Although both empirical and theoretical statements relevant to the theme of archaeology and political change are dispersed across a wide swath of social-science journals and books, there are few specific series or sources devoted wholly to the topic. Because they focus on synthetic articles, three journals, Annual Review of Anthropology, the Journal of Archaeological Method and Theory, and the Journal of Archaeological Research, are rich reservoirs for overviews on theoretical topics pertinent to long-term institutional changes and regional archaeological reviews of diachronic political shifts in specific geographic regions. The articles in the Russian journal Social Evolution & History are more specifically tailored to issues of past and modern political evolution as well as research questions relevant to these themes.
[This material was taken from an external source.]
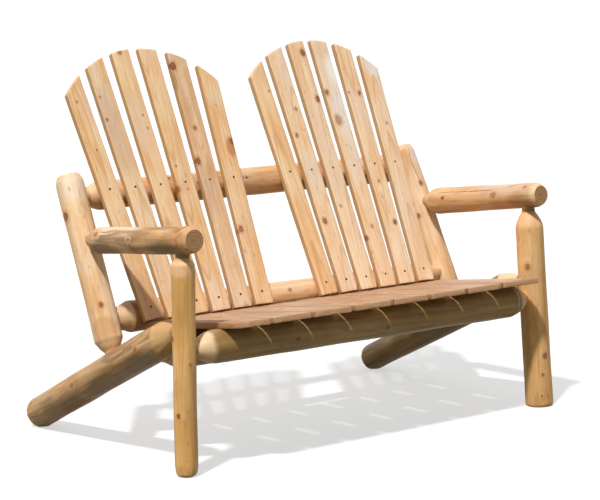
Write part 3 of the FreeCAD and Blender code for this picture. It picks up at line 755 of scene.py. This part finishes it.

Two book series, Case Studies in Early Societies (Cambridge University Press) and Oxford Studies in the Archaeology of Ancient States (Oxford University Press), include an array of volumes on the foundation of early cities and the evolution of states in many global regions.

  • Annual Review of Anthropology. 1972–.

    Annual publication that generally features several articles per year on themes that touch on the study of preindustrial political evolution.

  • Case Studies in Early Societies.

    Set of volumes that synthesize what is known about the foundation of key ancient cities or the rise of states in key regions around the world.

  • Journal of Archaeological Method and Theory. 1994–.

    Quarterly publication that since its inception has published select papers particularly on theoretical topics pertinent to political organizational changes in the deep past.

  • Journal of Archaeological Research. 1993–.

    Four issues per year devoted to broad synthetic overviews in archaeology, many of which cover the emergence of states in different regions of the world or theoretical topics relevant to the evolution of hierarchical political organization in the past.

  • Oxford Studies in the Archaeology of Ancient States.

    A number of books that examine the rise of hierarchical political formations in different global regions.

  • Social Evolution and History. 2002–.

    Biannual interdisciplinary journal devoted to understanding evolution of human aggregation and cooperation over time.